A Galaxy Hit-and-Run
Ripples found in the Milky Way’s disk reveal our galaxy survived an ancient hit-and-run. Now, astronomers might have caught the culprit.
A few hundred million years ago, a small galaxy had a fender-bender with the Milky Way. Even as it fled the crime scene, it sent ripples coursing through the Milky Way’s disk. Invisible and thousands of light-years beyond our galaxy’s outer edge, it remained undiscovered for years.
Now with the help of a trio of brightly pulsating stars, Sukanya Chakrabarti (Rochester Institute of Technology) and her colleagues say they have caught the fugitive dwarf galaxy.
If correct, the study could mark the first application of galactoseismology. Just as seismologists analyze earthquakes to infer properties about the Earth’s invisible interior, galactoseismologists would analyze waves in the galactic disk to map the Milky Way and to search for any dark neighbors.
Stirring up Trouble
Chakrabarti compares the quest to finding “Planet X.” For decades, astronomers have noticed peculiarities in the orbits of nearby planets and wondered if some massive planet lurking in the far outer reaches of our solar system might be stirring up trouble. When astronomers sought a Planet X beyond Uranus, they found Neptune. When they sought one beyond Neptune, they found Pluto. More, recently they’ve even sought one beyond the Kuiper Belt.
In like fashion, when Chakrabarti modeled the ridges and grooves in our galaxy’s disk back in 2009, she found they pointed toward a past collision with an object only one-hundredth the Milky Way’s mass. Her analysis with Leo Blitz (University of California, Berkeley) suggested the object now lies about 300,000 light-years, or 90 kiloparsecs, from the Milky Way’s center.
But spotting a dwarf galaxy beyond the plane of the Milky Way, which blocks most of the more-distant light, was no easy task. “You can imagine [that] if we have a hard time finding a planet in our own solar system … [then] to find something at a distance of 90 kpc, which is much further away, is going to be hard.”
Fast-Flying Stars Mark the Spot
It took six years before Chakrabarti and her colleagues found what they were looking for: four stars located toward the Norma constellation — the exact spot where she had predicted the runaway galaxy hid. But in order to definitely prove these stars belonged to the hit-and-run fugitive, the astronomers had to confirm that the stars were located well outside the Milky Way and rapidly on the move.

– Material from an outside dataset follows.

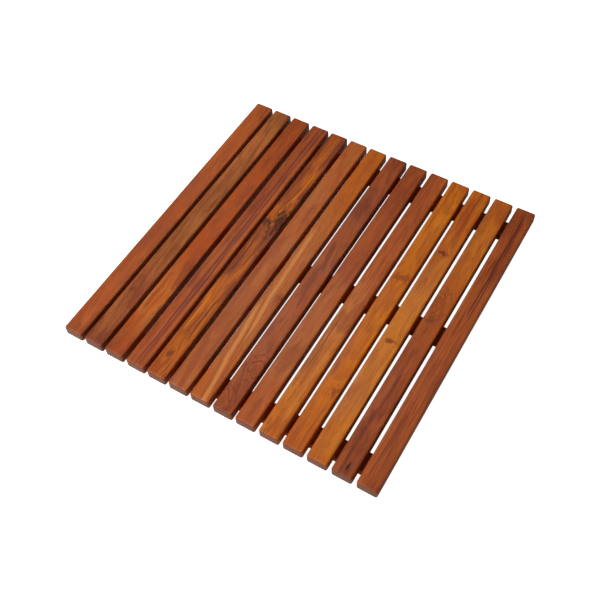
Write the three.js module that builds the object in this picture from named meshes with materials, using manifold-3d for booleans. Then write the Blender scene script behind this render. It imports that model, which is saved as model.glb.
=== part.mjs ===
// Slatted teak bath mat: fourteen slats laid across three cross rails, each slat screwed from
// below to every rail, with rubber feet under the rails.
// Millimetres, +Z up. X runs across the slats, Y along them, and the mat stands on z = 0 with
// the origin under its middle. The front end of the slats is at -Y.
import * as THREE from 'three';
import { mergeVertices } from 'three/addons/utils/BufferGeometryUtils.js';
import Module from 'manifold-3d';

// Driving dimensions
const SLAT_LENGTH = 610;
const SLAT_WIDTH = 35.5;
const GAPS = [6.5, 6.5, 8, 6, 7, 6.5, 7.5, 6.5, 8, 7, 7, 7.5, 7.5]; // left to right
const SLAT_THICKNESS = 19;
const RAIL_WIDTH = 35.5;
const RAIL_THICKNESS = 14;
const RAIL_SHORTFALL = 9; // each rail stops short of the outer slats' outer edges
const END_RAIL_INSET = 44; // from the slats' ends to an end rail's centre line
const MIDDLE_RAIL_OFFSET = 1.5; // towards the back
const TREAD_EDGE_RADIUS = 3; // the slats' upper edges, which bare feet touch
const EDGE_RADIUS = 1.5; // all other long edges
const END_EASING = 1.4; // eased end grain
const CORNER_STEPS = 1; // the curve takes two facets for each step
const END_STEPS = 1;

const FOOT_HEIGHT = 3;
const FOOT_RADIUS = 8;
const FOOT_TAPER = 0.8;
const FOOT_EASING = 0.6;
const FOOT_SIDES = 16;
const FOOT_GAPS = { left: 0, middle: 6, right: 12 }; // the gap that each foot stands under

const SCREW_LENGTH = 26;
const SCREW_HEAD_RADIUS = 4;
const SCREW_HEAD_RIM = 0.4;
const SCREW_HEAD_HEIGHT = 2.6;
const SCREW_SHANK_RADIUS = 2;
const SCREW_TIP_LENGTH = 4;
const SCREW_TIP_RADIUS = 0.4;
const SCREW_SINK = 0.5; // the head lies this far inside the rail
const SCREW_SIDES = 8;
const DRIVE_SPAN = 4.2; // cross recess in the screw head
const DRIVE_WIDTH = 1;
const DRIVE_DEPTH = 1.7;
const CLEARANCE = 0.35; // between a screw and the hole around it

const TEAK = {
  red: '#8f4326',
  brown: '#7f4a2c',
  amber: '#a65a22',
  rail: '#5c2a14',
};
const SLAT_TONES = [
  'red', 'brown', 'red', 'brown', 'amber', 'red', 'amber',
  'brown', 'red', 'amber', 'amber', 'amber', 'red', 'brown',
];

// Levels and places that follow from the driving dimensions
const slatCount = GAPS.length + 1;
const matWidth = slatCount * SLAT_WIDTH + GAPS.reduce((sum, gap) => sum + gap, 0);
const railLength = matWidth - 2 * RAIL_SHORTFALL;
const railBase = FOOT_HEIGHT;
const slatBase = railBase + RAIL_THICKNESS;
const railPlaces = {
  front: END_RAIL_INSET - SLAT_LENGTH / 2,
  middle: MIDDLE_RAIL_OFFSET,
  back: SLAT_LENGTH / 2 - END_RAIL_INSET,
};

function slatCentres() {
  const centres = [];
  let leftEdge = -matWidth / 2;
  for (let i = 0; i < slatCount; i += 1) {
    centres.push(leftEdge + SLAT_WIDTH / 2);
    leftEdge += SLAT_WIDTH + (GAPS[i] ?? 0);
  }
  return centres;
}

const slatX = slatCentres();

// Booleans on closed meshes
const wasm = await Module();
wasm.setup();

function toSolid(geometry) {
  const bare = geometry.clone();
  bare.deleteAttribute('normal');
  bare.deleteAttribute('uv');
  const merged = mergeVertices(bare);
  return new wasm.Manifold(new wasm.Mesh({
    numProp: 3,
    vertProperties: Float32Array.from(merged.attributes.position.array),
    triVerts: Uint32Array.from(merged.index.array),
  }));
}

function toGeometry(solid) {
  const mesh = solid.getMesh();
  const geometry = new THREE.BufferGeometry();
  geometry.setAttribute('position', new THREE.BufferAttribute(mesh.vertProperties, 3));
  geometry.setIndex(new THREE.BufferAttribute(mesh.triVerts, 1));
  geometry.computeVertexNormals();
  return geometry;
}

function cutAll(geometry, cutters) {
  let solid = toSolid(geometry);
  for (const cutter of cutters) {
    solid = solid.subtract(toSolid(cutter));
  }
  return toGeometry(solid);
}

// A bar of planed stock along local z, centred on its middle, with every edge eased
function easedBar(width, thickness, length, upperRadius, lowerRadius) {
  const section = new THREE.Shape();
  const corners = [
    [1, 1, upperRadius],
    [-1, 1, upperRadius],
    [-1, -1, lowerRadius],
    [1, -1, lowerRadius],
  ];
  corners.forEach(([sideX, sideY, radius], i) => {
    const centreX = sideX * (width / 2 - radius);
    const centreY = sideY * (thickness / 2 - radius);
    section.absarc(centreX, centreY, radius, (i * Math.PI) / 2, ((i + 1) * Math.PI) / 2);
  });
  const bar = new THREE.ExtrudeGeometry(section, {
    depth: length - 2 * END_EASING,
    curveSegments: CORNER_STEPS,
    bevelEnabled: true,
    bevelThickness: END_EASING,
    bevelSize: END_EASING,
    bevelOffset: -END_EASING,
    bevelSegments: END_STEPS,
  });
  return bar.translate(0, 0, END_EASING - length / 2);
}

// A solid of revolution about a vertical axis; points are [radius, height] from foot to top
function turned(points, sides) {
  const profile = points.map(([radius, height]) => new THREE.Vector2(radius, height));
  return new THREE.LatheGeometry(profile, sides).rotateX(Math.PI / 2);
}

// A countersunk screw standing on its head, with a cross recess
function screwGeometry() {
  const blank = turned([
    [0, 0],
    [SCREW_HEAD_RADIUS, 0],
    [SCREW_HEAD_RADIUS, SCREW_HEAD_RIM],
    [SCREW_SHANK_RADIUS, SCREW_HEAD_HEIGHT],
    [SCREW_SHANK_RADIUS, SCREW_LENGTH - SCREW_TIP_LENGTH],
    [SCREW_TIP_RADIUS, SCREW_LENGTH],
    [0, SCREW_LENGTH],
  ], SCREW_SIDES);
  const slotHeight = 2 * DRIVE_DEPTH;
  return cutAll(blank, [
    new THREE.BoxGeometry(DRIVE_SPAN, DRIVE_WIDTH, slotHeight),
    new THREE.BoxGeometry(DRIVE_WIDTH, DRIVE_SPAN, slotHeight),
  ]);
}

// The hole that a screw standing at height zero needs, from below its head to past its tip
function screwHole(x, y, z) {
  const mouth = SCREW_HEAD_RADIUS + CLEARANCE;
  const bore = SCREW_SHANK_RADIUS + CLEARANCE;
  return turned([
    [0, -2 * SCREW_SINK],
    [mouth, -2 * SCREW_SINK],
    [mouth, SCREW_HEAD_RIM + CLEARANCE],
    [bore, SCREW_HEAD_HEIGHT + CLEARANCE],
    [bore, SCREW_LENGTH + CLEARANCE],
    [0, SCREW_LENGTH + CLEARANCE],
  ], SCREW_SIDES).translate(x, y, z);
}

const screwLevel = railBase + SCREW_SINK;

function slatGeometry() {
  const centreLevel = slatBase + SLAT_THICKNESS / 2;
  const bar = easedBar(SLAT_WIDTH, SLAT_THICKNESS, SLAT_LENGTH, TREAD_EDGE_RADIUS, EDGE_RADIUS);
  bar.rotateX(Math.PI / 2);
  const holes = Object.values(railPlaces).map((y) => screwHole(0, y, screwLevel - centreLevel));
  return cutAll(bar, holes);
}

function railGeometry() {
  const centreLevel = railBase + RAIL_THICKNESS / 2;
  const bar = easedBar(RAIL_WIDTH, RAIL_THICKNESS, railLength, EDGE_RADIUS, EDGE_RADIUS);
  bar.rotateX(Math.PI / 2).rotateZ(Math.PI / 2);
  const holes = slatX.map((x) => screwHole(x, 0, screwLevel - centreLevel));
  return cutAll(bar, holes);
}

function footGeometry() {
  return turned([
    [0, 0],
    [FOOT_RADIUS - FOOT_TAPER - FOOT_EASING, 0],
    [FOOT_RADIUS - FOOT_TAPER, FOOT_EASING],
    [FOOT_RADIUS, FOOT_HEIGHT],
    [0, FOOT_HEIGHT],
  ], FOOT_SIDES);
}

function place(group, name, geometry, material, position) {
  const mesh = new THREE.Mesh(geometry, material);
  mesh.name = name;
  mesh.position.set(...position);
  group.add(mesh);
}

function oiledTeak(tone) {
  return new THREE.MeshStandardMaterial({ color: TEAK[tone], roughness: 0.5, metalness: 0 });
}

function twoDigits(number) {
  return String(number).padStart(2, '0');
}

function makeSlats() {
  const group = new THREE.Group();
  const geometry = slatGeometry();
  slatX.forEach((x, i) => {
    const name = `slat_${twoDigits(i + 1)}`;
    place(group, name, geometry.clone(), oiledTeak(SLAT_TONES[i]), [x, 0, 0]);
  });
  group.position.z = slatBase + SLAT_THICKNESS / 2;
  return group;
}

function makeRails() {
  const group = new THREE.Group();
  const geometry = railGeometry();
  for (const [side, y] of Object.entries(railPlaces)) {
    place(group, `rail_${side}`, geometry.clone(), oiledTeak('rail'), [0, y, 0]);
  }
  group.position.z = railBase + RAIL_THICKNESS / 2;
  return group;
}

// The middle rail's screws are the same, and are left to the finished model
function makeScrews() {
  const group = new THREE.Group();
  const geometry = screwGeometry();
  for (const side of ['front', 'back']) {
    slatX.forEach((x, i) => {
      const steel = new THREE.MeshStandardMaterial({ color: '#b9bab8', roughness: 0.35, metalness: 1 });
      const name = `screw_${side}_${twoDigits(i + 1)}`;
      place(group, name, geometry.clone(), steel, [x, railPlaces[side], screwLevel]);
    });
  }
  return group;
}

function makeFeet() {
  const group = new THREE.Group();
  const geometry = footGeometry();
  for (const [side, y] of Object.entries(railPlaces)) {
    for (const [where, gap] of Object.entries(FOOT_GAPS)) {
      const rubber = new THREE.MeshStandardMaterial({ color: '#2a2522', roughness: 0.8, metalness: 0 });
      const x = (slatX[gap] + slatX[gap + 1]) / 2;
      place(group, `foot_${side}_${where}`, geometry.clone(), rubber, [x, y, 0]);
    }
  }
  return group;
}

const bathMat = new THREE.Group();
bathMat.add(makeSlats(), makeRails(), makeScrews(), makeFeet());

export default bathMat;
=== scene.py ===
"""A slatted teak bath mat: fourteen oiled slats on three cross rails, screwed from below.

It stands on nine rubber feet. Every piece is built around the box of its CAD node.
"""

import math
import random

import bpy
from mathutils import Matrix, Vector


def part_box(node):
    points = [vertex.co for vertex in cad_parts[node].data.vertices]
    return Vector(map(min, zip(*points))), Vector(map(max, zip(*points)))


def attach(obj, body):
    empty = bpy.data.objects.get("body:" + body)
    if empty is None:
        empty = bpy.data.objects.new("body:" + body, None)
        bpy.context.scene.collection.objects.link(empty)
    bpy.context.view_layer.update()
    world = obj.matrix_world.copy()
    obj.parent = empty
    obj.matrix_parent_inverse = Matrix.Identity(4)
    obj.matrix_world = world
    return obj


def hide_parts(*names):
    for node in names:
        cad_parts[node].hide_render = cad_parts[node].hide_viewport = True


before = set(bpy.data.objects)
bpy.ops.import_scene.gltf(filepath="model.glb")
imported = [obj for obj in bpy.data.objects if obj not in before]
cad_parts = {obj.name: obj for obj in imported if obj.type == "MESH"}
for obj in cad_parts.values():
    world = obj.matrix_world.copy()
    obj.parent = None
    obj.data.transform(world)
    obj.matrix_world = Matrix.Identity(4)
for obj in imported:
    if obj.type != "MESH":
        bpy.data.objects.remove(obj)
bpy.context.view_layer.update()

MM = 0.001
SIDES = ("front", "middle", "back")
FOOT_PLACES = ("left", "middle", "right")
SLAT_COUNT = 14

# Joinery
CORNER_RADIUS = 3.4 * MM     # the four upright corners of a board
TREAD_RADIUS = 3.0 * MM      # a slat's upper edges
ARRIS_RADIUS = 1.5 * MM      # all other edges
ARRIS_STEPS = 4
LENGTH_CUTS = 60
WIDTH_CUTS = 5
UNEVENNESS = 0.16 * MM       # how far planed and oiled wood strays from flat
UNEVEN_PATCH = 45 * MM       # how large its high and low places are
HOLE_SIDES = 40
HOLE_CLEARANCE = 0.35 * MM

# Hardware
HEAD_RADIUS = 4.0 * MM
HEAD_RIM = 0.4 * MM
HEAD_HEIGHT = 2.6 * MM
HEAD_EASING = 0.25 * MM      # how far the head's lower rim is drawn in
HEAD_EASING_HEIGHT = 0.18 * MM
SHANK_RADIUS = 2.0 * MM
CORE_RADIUS = 1.4 * MM       # under the thread
SCREW_SIDES = 32
THREAD_PITCH = 1.8 * MM
THREAD_HALF_BASE = 0.36 * THREAD_PITCH
THREAD_ROOT = 0.3 * MM       # how far the ridge reaches into the core
THREAD_STEPS = 20            # to each turn
THREAD_TRIM = 0.2 * MM       # how far the solid that trims the ridge stands outside its crest
THREAD_START = 0.3 * MM      # where the ridge begins, above the foot of the thread
THREAD_LENGTH = 15 * MM      # from the tip down
THREAD_RUN_OUT = 1.5 * MM    # where the shank narrows to the core
TIP_LENGTH = 4 * MM
TIP_RADIUS = 0.3 * MM
DRIVE_SPAN = 4.2 * MM
DRIVE_WIDTH = 1.0 * MM
DRIVE_DEPTH = 1.7 * MM

# Feet: each stands on a ring, and insets are from its outer radius
FOOT_SIDES = 48
FOOT_HOLLOW = 0.5 * MM       # how far the middle is raised off the floor
FOOT_HOLLOW_INSET = 3.4 * MM
FOOT_RING_INSETS = (2.8 * MM, 1.5 * MM)
FOOT_CHAMFER = ((1.0 * MM, 0.25 * MM), (0.8 * MM, 0.7 * MM))    # inset, height
FOOT_TOP_INSET = 0.1 * MM
FOOT_TOP_BAND = 0.3 * MM

# Oiled finish
OIL_IOR = 1.46
OIL_SPECULAR = 0.22
EDGE_WEAR_REACH = 2.6 * MM

# Studio: places in metres, angles in degrees
KEY_LIGHT = dict(place=(-1.0, -1.2, 2.2), target=(0, 0, 0), size=1.6, watts=79)
SHEEN_LIGHT = dict(place=(-0.57, 0.92, 1.95), target=(0.06, -0.1, 0), size=0.6, watts=6)
AMBIENT_LIGHT = 0.15
FLOOR_SIZE = 12
CAMERA_SENSOR = 36
CAMERA_LENS = 53.6
CAMERA_PLACE = (0.4795, -0.7817, 1.2801)
CAMERA_TURN = (34.36, 1.42, 30.52)

# Oiled teak, light to dark
TONES = {
    "gold": "c4721a",
    "saffron": "be6600",
    "amber": "b05a0c",
    "straw": "c27c3c",
    "honey": "b86c2c",
    "ginger": "aa541f",
    "copper": "a4460a",
    "tan": "a65e2c",
    "russet": "9e4c20",
    "dusk": "9a5029",
    "olive": "905422",
    "brick": "91431b",
    "chestnut": "894423",
    "rosewood": "803816",
    "umber": "6e2f17",
    "plum": "5c2826",
    "burnt": "3e170e",
    "soot": "22100a",
    "end grain": "7d5138",
}


# ---------------------------------------------------------------- mesh work

def deselect():
    bpy.ops.object.select_all(action="DESELECT")


def choose(piece):
    deselect()
    piece.select_set(True)
    bpy.context.view_layer.objects.active = piece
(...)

The team thought the stars could be classical Cepheid variables — a class of so-called standard candles that regularly expand and collapse at a rate directly related to their brightness. Such a simple relation allows astronomers to easily determine their distances. But only one of the four panned out. In 2015, Pawel Pietrukowicz (Warsaw University Observatory, Poland) and his collaborators took a closer look at three out of the four stars. By comparing the stars to nearly half a million variable stars in the OGLE project, they confirmed that one of the stars was in fact a variable star, although likely not a Cepheid, while the other two appeared static.
So Chakrabarti kept the only confirmed variable star and pushed on until she discovered two more. Still, Pietrukowicz disagrees that the three stars in this new sample are true Cepheids. Although he and his colleagues haven’t observed the additional two, he worries that there’s far too little information about the stars’ changing brightnesses for a true confirmation. They could easily be binary stars or stars with dark spots that spin in and out of view — both would mimic the pulsation expected from a Cepheid, he says.
Chakrabarti acknowledges the problem. The confirmed variable star’s brightness doesn’t rise and fall like most classical Cepheids in our galaxy, she says. Instead, the star better resembles Cepheids in the Small Magellanic Cloud. The result isn’t too surprising since you’d expect the fugitive’s Cepheids to resemble those in other dwarf galaxies rather than those found in our massive spiral galaxy, she says.
Whether or not the stars prove to be Cepheids, Chakrabarti does think they are a good starting point. Follow-up observations of the shift in the stars’ spectral lines reveal velocities that clock in at roughly 156 km/s (349,000 mph) — an order of magnitude larger than the stars in the disk of our galaxy. They clearly don’t belong to the Milky Way.
With multiple lines of evidence (even if the first one is admittedly hazy), Chakrabarti and her team are pretty convinced that the story holds up. “The only way you can have multiple stars like this, outside of our galaxy and very close together is if they were part of their own galaxy,” says coauthor Joshua Simon (Carnegie Observatories).